# 120 ohm controller resistor



## aelancaster (Apr 8, 2006)

Has anyone used one of these yet, and what do they mean when they say the back of the resistor should be epoxied before drilling holes in the low and high band.
thanks
Andy


----------



## sethndaddy (Dec 4, 2004)

speaking of ohms and controllers. how many ohms are in a stock tyco controller vs. a stock tomy controller??


----------



## dlw (Aug 17, 1999)

I have one of the original 120 ohm resistors, which came without the holes. It gives me excellent control of tjets and Tuff Ones (Aurora/JL/AW). A must get item, if you like the pancake motor cars.

If you get one, you want to apply some epoxy on the rounded side of the resistor. The flat side is what the wiper contacts, so leave that side alone. The epoxy reinforces the winds, so the resistor lasts longer. 

Tyco controllers are 75 ohms. Tomys are 35 ohms.


----------



## Scafremon (Dec 11, 2006)

I beleive the stock Tomys are closer to the 65-75 range, based on some tests with my voltmeter, with the probes going right to the resistor.


----------



## aelancaster (Apr 8, 2006)

Thanks everybody for the quick replies. What type or brand epoxy should I use?
Thanks
Andy


----------



## Hornet (Dec 1, 2005)

Look inside the stock Tyco/Tomy controllers,usually the ohmage is stamped at the top end of the resistor,you can usually see the numbers if you look through the slots in the controller.
Some Tomy's are 45,some are 70 ,Tyco's usually are 70,both Tomy and Tyco 70's usually ohm out closer to 80 then 70.
2 part 5 minute epoxy is all i've ever used,i've seen them done with JB Weld,although i wouldn't reconmend it cause it will conduct electricity if you've mixed to much steel into the JB Weld


----------



## aelancaster (Apr 8, 2006)

Thanks for the info on the epoxy. Has anyone on here tried the resistor mod using the two extra Radio Shack Resistors and a single pole double throw switch? I saw the write up on HO World looks like a cool and easy fix instead of having 2 or three different controllers.
Thanks again
Andy


----------



## Manning (Mar 2, 2004)

I've used JB weld on controller resistors with no issues. 3 so far. Some epoxies can get soft and rubbery with increased temps. JB doesn't. It's not conductive enough to affect this sort of application. 


I have also done the switch & resistor mod to a couple of Parma econo 90's and a turbo 45. Works great. I used a couple of 100 ohm 10 watt ceramics in series (200 ohm total) on the 90 ohm controllers for a final resistance of about 60 ohms when switched in, and used a single 100 ohm resistor on the 45 ohm controller for a final resistance of about 35 ohms. The change is a perfect step, not too much, not too little. I use the 90/60 controller on pancake cars, and the 45/35 on the inlines. 

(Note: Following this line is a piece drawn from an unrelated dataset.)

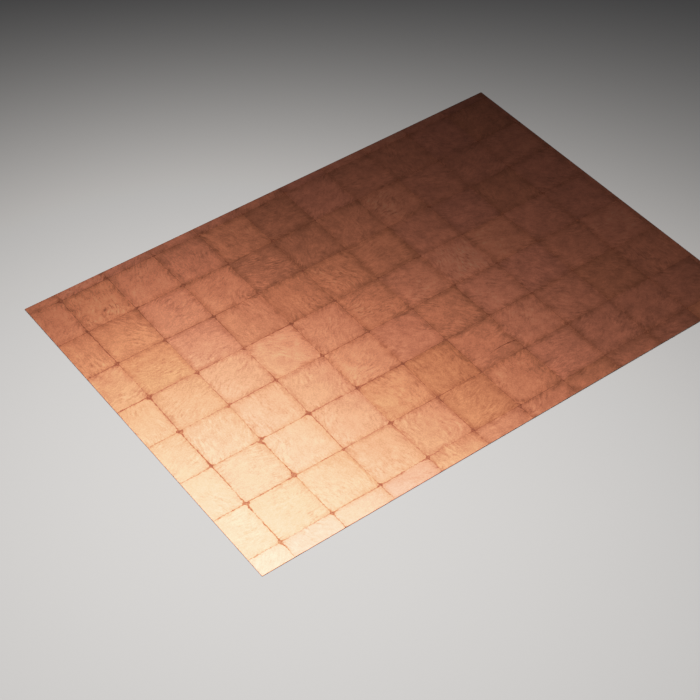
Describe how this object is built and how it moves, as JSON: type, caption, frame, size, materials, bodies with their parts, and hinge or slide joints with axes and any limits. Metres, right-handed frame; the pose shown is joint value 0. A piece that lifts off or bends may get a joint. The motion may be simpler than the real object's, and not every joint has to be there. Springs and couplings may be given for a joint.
{
  "type": "copper leaf panel",
  "caption": "Thin flat rectangular panel gilded with square leaves of copper in a grid of ragged seams, over a red-brown ground and under clear lacquer.",
  "frame": {"origin": "centre of the flat back face, which the panel rests on or is bonded by", "axes": "+X along the panel's length, +Y across it towards the narrow row of part leaves, +Z out of the gilded face"},
  "size_m": [1, 0.707, 0.0016],
  "materials": {
    "phenolic_laminate": "matte",
    "red_brown_ground": "matte",
    "gilders_size": "satin",
    "copper_leaf": "satin",
    "clear_lacquer": "satin"
  },
  "bodies": {
    "root": {"backing_panel": "phenolic_laminate", "ground_coat": "red_brown_ground", "size_film": "gilders_size", "leaf_row_1": "copper_leaf", "leaf_row_2": "copper_leaf", "leaf_row_3": "copper_leaf", "leaf_row_4": "copper_leaf", "leaf_row_5": "copper_leaf", "leaf_row_6": "copper_leaf", "leaf_row_7": "copper_leaf", "leaf_row_8": "copper_leaf", "leaf_row_9": "copper_leaf", "clear_lacquer": "clear_lacquer"}
  },
  "joints": []
}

Don't go wild with the extra resistor because the resistance becomes non-linear in a big way if you are using supplemental resistors that approach the controller's original resistance. The supplemental resistor value should be about double the ohms of the original resistance. The resistor values are not *that* critical.


----------



## Hornet (Dec 1, 2005)

Some epoxies get rubbery,maybe,but i've done probably 50 resistors over the years and never had the 5 min stuff get rubbery.
Chuck the resistor in the oven for a few minutes to warm it up,then apply your epoxy or jb weld,they flow better when things are warm,try not to get to much flow over on the flat part of the resistor though
Kit bash stock Tyco 70 ohm/Tomy 45 ohm controllers for extra resistors,they work great on controllers from 35 ohms and down.
Manning's right on the resistor scenerio,get things to close together and the controller can get really weird on you.
Steve Medanic has a pretty good site on modifying resistor based Parma's

http://home.comcast.net/~medanic/Tech-Parma.htm


----------



## TX Street Racer (May 8, 2004)

Hey Hornet, THANKS for posting that link......definately some usefull info there :thumbsup:


----------